Birol’s remarks underscored the limits of reserve releases as long as the shipping bottleneck remains closed. He said the IEA’s announcement addressed “immediate impacts,” but energy officials and industry analysts said results will depend on how quickly disrupted flows can restart, noting that oil and gas changes can take time to reach consumers through refineries, pipelines, tankers and terminals.

The IEA’s announcement followed a day after energy ministers from the Group of Seven met in Paris to discuss ways to bring down prices, and it preceded a Wednesday videoconference meeting of G7 leaders that included U.S. President Donald Trump. French President Emmanuel Macron, speaking during the video call, said the IEA’s decision was “very important” and described the 400 million barrels as equivalent to “20 days of the volume being exported through the Strait of Hormuz.”

Trump said later that his administration would tap the U.S. Strategic Petroleum Reserve to reduce gasoline prices, and U.S. Energy Secretary Chris Wright confirmed the amount the U.S. would release.
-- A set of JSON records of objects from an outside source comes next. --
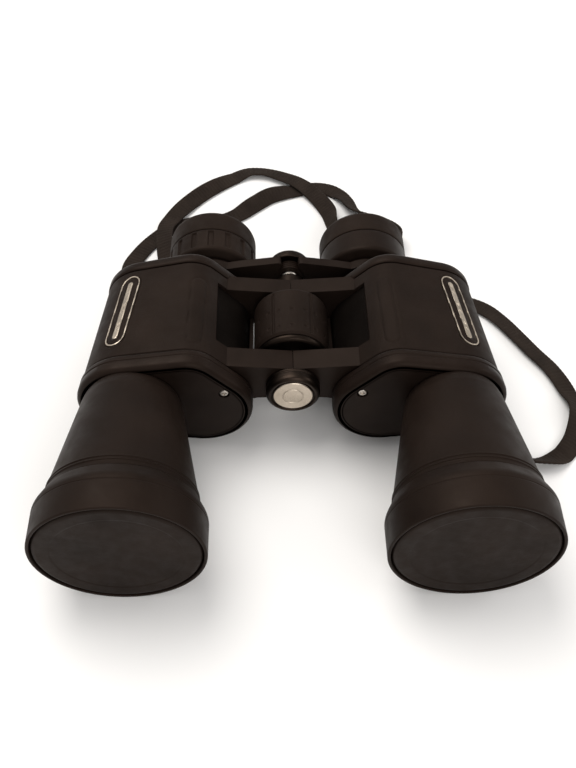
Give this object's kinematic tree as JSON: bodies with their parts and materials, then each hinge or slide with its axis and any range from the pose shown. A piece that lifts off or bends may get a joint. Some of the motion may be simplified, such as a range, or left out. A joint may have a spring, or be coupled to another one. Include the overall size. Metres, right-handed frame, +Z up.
{
  "type": "astronomy binoculars",
  "caption": "Porro-prism binoculars with flared objective tubes, rubber armour, centre focusing, a folding hinge, capped objectives and a woven neck strap.",
  "frame": {"origin": "on the ground under the middle of the binoculars, strap left out", "axes": "+X across from the left barrel to the right one, +Y from the objectives to the eyepieces, +Z up"},
  "size_m": [0.229, 0.2614, 0.065],
  "materials": {
    "body_paint": "satin dark brown-black paint on light alloy",
    "rubber": "matte, fine grain",
    "badge": "brushed",
    "bright_metal": "satin",
    "steel": "turned",
    "dark_metal": "black anodised",
    "glass": "polished, coated",
    "brass": "plain",
    "cap_plastic": "fine matte",
    "webbing": "ribbed woven webbing"
  },
  "bodies": {
    "left_half": {"left_housing": "body_paint", "left_armour": "rubber", "left_badge": "badge", "left_front_cover": "body_paint", "left_cover_screw": "bright_metal", "left_rear_cover": "body_paint", "left_eyepiece_guide": "bright_metal", "left_strap_lug": "dark_metal", "left_prism_shelf": "dark_metal", "left_rear_prism": "glass", "left_front_prism": "glass", "left_objective_tube": "body_paint", "left_objective_ring": "body_paint", "left_objective_doublet": "glass", "left_lens_retainer": "dark_metal", "left_strap_end": "webbing", "hinge_axle": "steel", "tripod_socket": "brass", "hinge_rear_nut": "dark_metal", "strap_left_run": "webbing", "strap_loop_run": "webbing", "strap_long_run": "webbing"},
    "right_half": {"right_housing": "body_paint", "right_armour": "rubber", "right_badge": "badge", "right_front_cover": "body_paint", "right_cover_screw": "bright_metal", "right_rear_cover": "body_paint", "right_eyepiece_guide": "bright_metal", "right_strap_lug": "dark_metal", "right_prism_shelf": "dark_metal", "right_rear_prism": "glass", "right_front_prism": "glass", "right_objective_tube": "body_paint", "right_objective_ring": "body_paint", "right_objective_doublet": "glass", "right_lens_retainer": "dark_metal", "right_strap_end": "webbing"},
    "focus_wheel": {"focus_wheel_core": "bright_metal", "focus_wheel_tyre": "rubber"},
    "left_eyepiece": {"bridge_left_arm": "body_paint", "focus_spindle": "steel", "bridge_end_cap": "dark_metal", "left_eyepiece_barrel": "dark_metal", "left_field_lens": "glass"},
    "right_eyepiece": {"bridge_right_arm": "body_paint", "right_eyepiece_barrel": "dark_metal", "right_field_lens": "glass", "right_ocular_cell": "dark_metal", "right_eye_lens": "glass", "right_eyecup": "rubber"},
    "dioptre": {"dioptre_ring": "rubber", "left_eyecup": "rubber"},
    "left_ocular": {"left_ocular_cell": "dark_metal", "left_eye_lens": "glass"},
    "left_cap": {"left_objective_cap": "cap_plastic"},
    "right_cap": {"right_objective_cap": "cap_plastic"},
    "hinge_cap": {"hinge_front_cap": "dark_metal"}
  },
  "joints": [
    {"name": "interpupillary_fold", "type": "hinge", "parent": "left_half", "child": "right_half", "pos_m": [0, 0, 0.0315], "axis": [0, 1, 0], "range_deg": [0, 50], "deforming": ["strap_long_run"]},
    {"name": "focus_turn", "type": "hinge", "parent": "left_half", "child": "focus_wheel", "pos_m": [0, 0, 0.0315], "axis": [0, 1, 0], "range_deg": [-150, 280]},
    {"name": "left_focus_slide", "type": "slide", "parent": "left_half", "child": "left_eyepiece", "axis": [0, 1, 0], "range_m": [-0.0027, 0.005]},
    {"name": "right_focus_slide", "type": "slide", "parent": "right_half", "child": "right_eyepiece", "axis": [0, 1, 0], "range_m": [-0.0027, 0.005]},
    {"name": "dioptre_turn", "type": "hinge", "parent": "left_eyepiece", "child": "dioptre", "pos_m": [-0.036, 0, 0.0205], "axis": [0, 1, 0], "range_deg": [-60, 60]},
    {"name": "dioptre_feed", "type": "slide", "parent": "left_eyepiece", "child": "left_ocular", "axis": [0, 1, 0], "range_m": [-0.001, 0.001]},
    {"name": "left_cap_pull", "type": "slide", "parent": "left_half", "child": "left_cap", "axis": [0, -1, 0], "range_m": [0, 0.03]},
    {"name": "right_cap_pull", "type": "slide", "parent": "right_half", "child": "right_cap", "axis": [0, -1, 0], "range_m": [0, 0.03]},
    {"name": "hinge_cap_pull", "type": "slide", "parent": "left_half", "child": "hinge_cap", "axis": [0, -1, 0], "range_m": [0, 0.02]}
  ],
  "couplings": [
    {"joint": "left_focus_slide", "follows": "focus_turn", "m_per_rad": 0.001},
    {"joint": "right_focus_slide", "follows": "focus_turn", "m_per_rad": 0.001},
    {"joint": "dioptre_feed", "follows": "dioptre_turn", "m_per_rad": 0.0009}
  ]
}
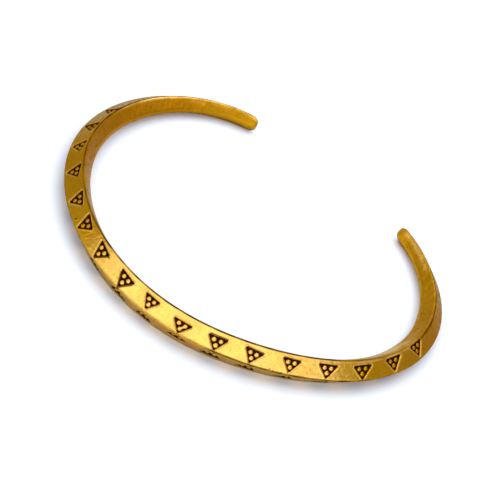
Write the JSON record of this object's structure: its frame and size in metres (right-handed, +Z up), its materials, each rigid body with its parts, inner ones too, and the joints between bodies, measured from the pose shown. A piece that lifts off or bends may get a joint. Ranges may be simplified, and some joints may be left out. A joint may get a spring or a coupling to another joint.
{
  "type": "arm ring",
  "caption": "Slim open arm ring of brass, kite-shaped in section, tapering from its back to two blunt tips, with struck triangles along its outer faces.",
  "frame": {"origin": "middle of the ring's footprint, on the plane that it rests on", "axes": "+X along the ring's width, towards its right arm; -Y towards the back of the ring, +Y towards its mouth; +Z up, across the wrist"},
  "size_m": [0.066, 0.0542, 0.006],
  "materials": {
    "brass": "hand-forged yellow brass, worn bright on the ridges and edges, with brown patina on the faces and dark patina in the struck marks"
  },
  "bodies": {
    "root": {"arm_ring": "brass"}
  },
  "joints": []
}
Wright said the United States would release 172 million barrels from the Strategic Petroleum Reserve as part of the IEA’s effort, that the release would begin next week, and that deliveries would take roughly 120 days; he said the administration would then work to replace about 200 million barrels in the next year.

Analysts said the reserve releases are unlikely to resolve the disruption on their own. Maksim Sonin, an energy executive who works with Stanford University’s Hydrogen Initiative, said the release could have “a short-term stabilizing effect,” but that it would fade if the war persists and the Strait of Hormuz remains closed. Neil Crosby, a vice president of oil analytics at Sparta, said the size of the release still amounted to “a little Band-Aid,” warning that the closure scenario had unfolded further than industry assumptions had anticipated.

Other countries pledged additional steps. Germany, Austria and Japan said earlier Wednesday they would release parts of their reserves in response to the IEA’s request for members to release 400 million barrels. Germany’s economy ministry said the IEA asked Germany to release 2.64 million tons of oil reserves, roughly 19.7 million barrels, and Katherina Reiche said it would take a couple of days before deliveries of the first quantities begin.

Reiche said Germany planned to introduce measures allowing gas stations to raise fuel prices no more than once a day, and she described the decision as rooted in “mutual solidarity.” In Austria, economy minister Wolfgang Hattmannsdorfer said the country would release part of its emergency oil reserve while extending the national strategic gas reserve, and he said that starting Monday price increases at gas stations would be allowed only three times a week, adding: “One thing is clear: in a crisis, there must be no crisis winners at the expense of commuters and businesses.”

The IEA’s action is the latest in a series of emergency reserve releases it has carried out during major disruptions. The agency said its members have released emergency stocks on five previous occasions, including during the 1990-1991 Gulf War, after Hurricane Katrina in 2005, during the Libyan civil war in 2011, and twice after Russia’s invasion of Ukraine.